- **The task**
Up to and including the line that contains "a quarter turn.", write out each line of the material from its first line, exactly.

+===+

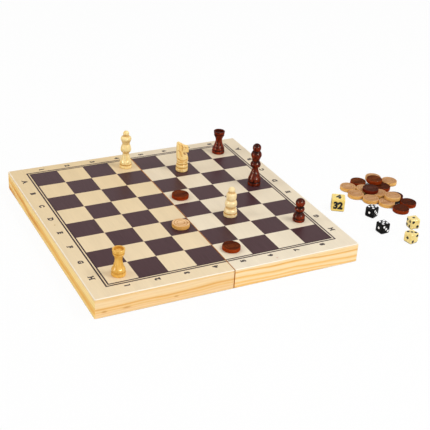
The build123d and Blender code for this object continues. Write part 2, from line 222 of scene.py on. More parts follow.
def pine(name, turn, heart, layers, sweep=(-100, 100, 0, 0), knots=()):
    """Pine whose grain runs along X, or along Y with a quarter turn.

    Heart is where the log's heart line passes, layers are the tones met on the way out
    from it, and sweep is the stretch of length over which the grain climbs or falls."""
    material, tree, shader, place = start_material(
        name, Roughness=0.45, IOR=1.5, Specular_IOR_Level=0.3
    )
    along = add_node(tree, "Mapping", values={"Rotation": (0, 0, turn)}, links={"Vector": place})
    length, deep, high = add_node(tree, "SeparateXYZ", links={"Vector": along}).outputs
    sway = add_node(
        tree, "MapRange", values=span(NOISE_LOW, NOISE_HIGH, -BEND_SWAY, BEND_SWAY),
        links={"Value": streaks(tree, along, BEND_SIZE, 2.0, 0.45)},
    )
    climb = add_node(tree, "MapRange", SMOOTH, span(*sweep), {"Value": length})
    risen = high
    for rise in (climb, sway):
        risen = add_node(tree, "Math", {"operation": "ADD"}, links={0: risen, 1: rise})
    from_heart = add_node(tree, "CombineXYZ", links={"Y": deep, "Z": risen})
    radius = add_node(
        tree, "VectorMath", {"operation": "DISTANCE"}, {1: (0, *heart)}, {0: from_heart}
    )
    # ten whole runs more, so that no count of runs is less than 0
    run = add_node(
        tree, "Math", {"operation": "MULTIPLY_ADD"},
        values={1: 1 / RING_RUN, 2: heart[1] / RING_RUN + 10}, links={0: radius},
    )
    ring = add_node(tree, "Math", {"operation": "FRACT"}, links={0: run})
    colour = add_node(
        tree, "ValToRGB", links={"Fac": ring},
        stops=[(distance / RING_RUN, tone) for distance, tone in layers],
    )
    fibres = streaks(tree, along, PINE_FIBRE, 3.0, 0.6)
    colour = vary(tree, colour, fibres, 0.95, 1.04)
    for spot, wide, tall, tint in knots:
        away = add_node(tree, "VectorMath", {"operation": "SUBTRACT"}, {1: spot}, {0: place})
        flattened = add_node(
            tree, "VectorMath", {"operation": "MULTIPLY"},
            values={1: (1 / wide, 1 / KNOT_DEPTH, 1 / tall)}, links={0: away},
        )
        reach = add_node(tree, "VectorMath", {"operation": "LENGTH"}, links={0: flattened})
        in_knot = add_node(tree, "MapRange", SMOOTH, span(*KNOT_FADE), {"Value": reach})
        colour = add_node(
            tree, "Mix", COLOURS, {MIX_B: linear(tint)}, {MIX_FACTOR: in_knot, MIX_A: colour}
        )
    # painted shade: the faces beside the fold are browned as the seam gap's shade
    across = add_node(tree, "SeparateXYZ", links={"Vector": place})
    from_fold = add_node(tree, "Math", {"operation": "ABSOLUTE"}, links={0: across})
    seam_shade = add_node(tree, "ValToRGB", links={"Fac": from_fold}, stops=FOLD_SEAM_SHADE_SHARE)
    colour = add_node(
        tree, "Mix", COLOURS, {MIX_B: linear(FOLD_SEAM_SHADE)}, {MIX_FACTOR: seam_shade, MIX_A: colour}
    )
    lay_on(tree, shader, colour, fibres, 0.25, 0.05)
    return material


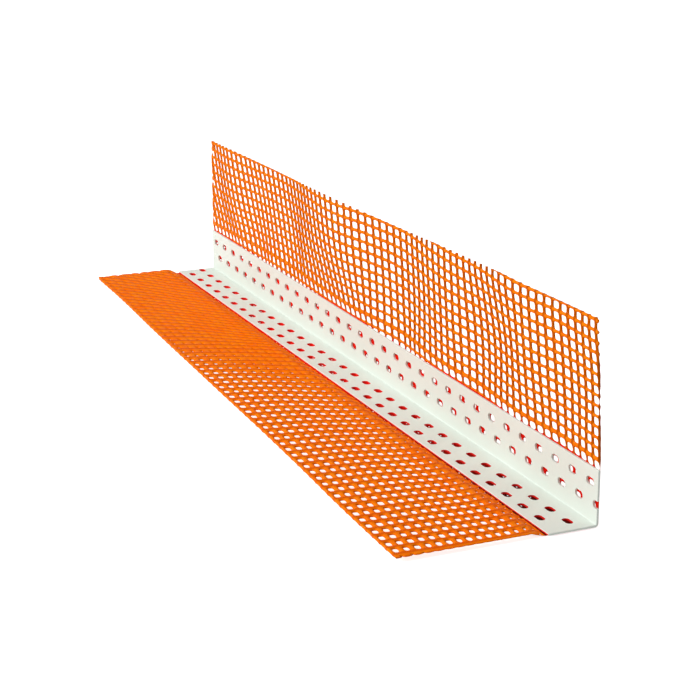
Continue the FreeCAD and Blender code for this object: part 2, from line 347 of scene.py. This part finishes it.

+===+

- **The solution**
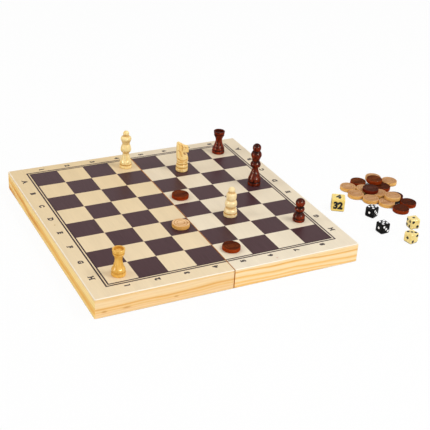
The build123d and Blender code for this object continues. Write part 2, from line 222 of scene.py on. More parts follow.
def pine(name, turn, heart, layers, sweep=(-100, 100, 0, 0), knots=()):
    """Pine whose grain runs along X, or along Y with a quarter turn.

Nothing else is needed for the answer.